Hydraulic Simulation for Calcasieu Lake Area With Small Rivers Using an Immersed Boundary Method

Abstract

Abstract A coupled one-dimensional (1D) and two-dimensional (2D) hydrodynamic model for small rivers and streams on a large background area using an immersed boundary method (IBM) was developed and implemented for a simple flooding case in a previously published study. In this study, the IBM model was applied for simulations on a real geographical area, the Calcasieu Lake and its surrounding area in Southwest Louisiana. The simulation area ranges from the city of Lake Charles on the north to Gulf of Mexico on the south, and two National Wildlife Refuges (NWR) on the east and west side of Calcasieu Lake.
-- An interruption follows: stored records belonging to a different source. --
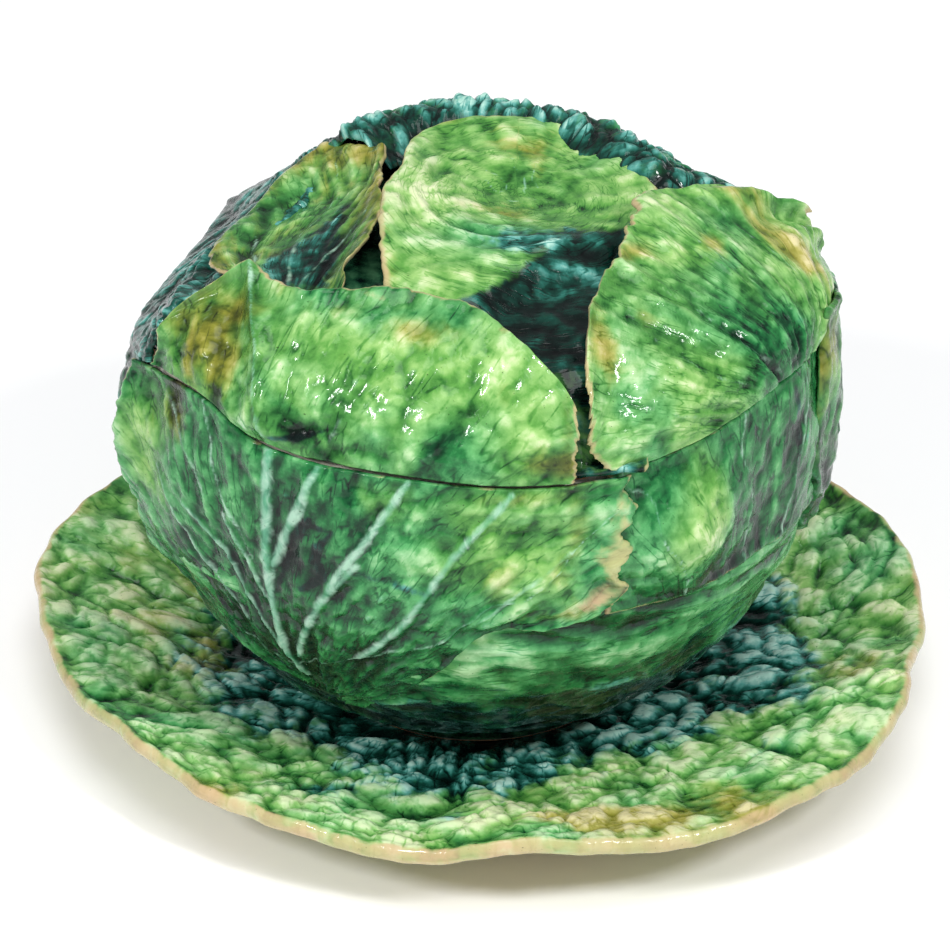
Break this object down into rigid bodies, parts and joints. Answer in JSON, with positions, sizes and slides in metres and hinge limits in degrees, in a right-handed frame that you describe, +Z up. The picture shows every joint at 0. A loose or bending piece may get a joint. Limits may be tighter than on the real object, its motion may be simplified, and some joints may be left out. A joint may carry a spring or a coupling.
{
  "type": "soup tureen",
  "caption": "Covered soup tureen shaped like a cabbage, with a round bowl, a leafy lid that lifts off and a wide leaf-shaped underplate.",
  "frame": {"origin": "centre of the underplate's foot, on the surface it stands on", "axes": "+Z up; -Y is the front, where the large front leaf is; +X is the front's right-hand side"},
  "size_m": [0.3707, 0.3564, 0.2335],
  "materials": {
    "plate_glaze": "gloss",
    "green_glaze": "gloss",
    "lime_glaze": "gloss",
    "deep_green_glaze": "gloss",
    "teal_glaze": "gloss",
    "cream_glaze": "gloss",
    "bare_clay": "matte"
  },
  "bodies": {
    "underplate": {"underplate": "plate_glaze"},
    "bowl": {"bowl_wall": "cream_glaze", "bowl_leaf_base": "deep_green_glaze", "bowl_leaf_front": "green_glaze", "bowl_leaf_right": "green_glaze", "bowl_leaf_far_left": "teal_glaze", "bowl_leaf_far_right": "lime_glaze", "bowl_leaf_back": "teal_glaze"},
    "lid": {"lid_dome": "cream_glaze", "lid_flange": "bare_clay", "lid_leaf_front": "green_glaze", "lid_leaf_right": "lime_glaze", "lid_leaf_crown": "lime_glaze", "lid_leaf_left": "lime_glaze", "lid_leaf_far_left": "teal_glaze", "lid_leaf_back": "teal_glaze"}
  },
  "joints": [
    {"name": "bowl_lift", "type": "slide", "parent": "underplate", "child": "bowl", "axis": [0, 0, 1], "range_m": [0, 0.12]},
    {"name": "lid_lift", "type": "slide", "parent": "bowl", "child": "lid", "axis": [0, 0, 1], "range_m": [0, 0.15]}
  ]
}
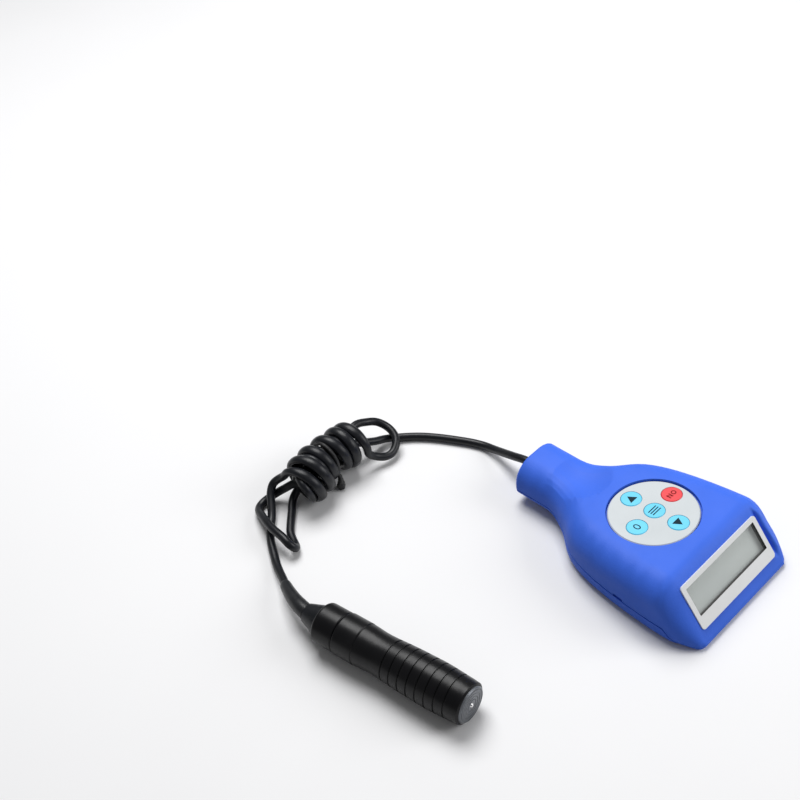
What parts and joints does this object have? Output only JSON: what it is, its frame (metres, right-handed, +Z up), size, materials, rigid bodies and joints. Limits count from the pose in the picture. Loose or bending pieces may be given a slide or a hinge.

A small change in the natural state of Calcasieu Lake, i.e., the change in the water surface elevation or flooding, can have a drastic impact on the ecosystem of its surrounding wetlands. The flooding to the wetlands is mainly through small rivers connected to the lake. In order to study the effects of coastal flooding to the wetlands, the IBM 1D–2D coupled model was implemented in the simulation package. The main purposes of this study are to: (1) determine the appropriate number of immersed boundary points to be used for this simulation and (2) test the applicability and validate the IBM model for an actual geographical region. Due to the lack of measurement data for the small rivers, the validation was conducted by comparing simulated results from IBM to the results from a non-IBM approach (i.e., manually carved rivers). Data from NOAA and USGS were used for the boundary conditions for the 2D model.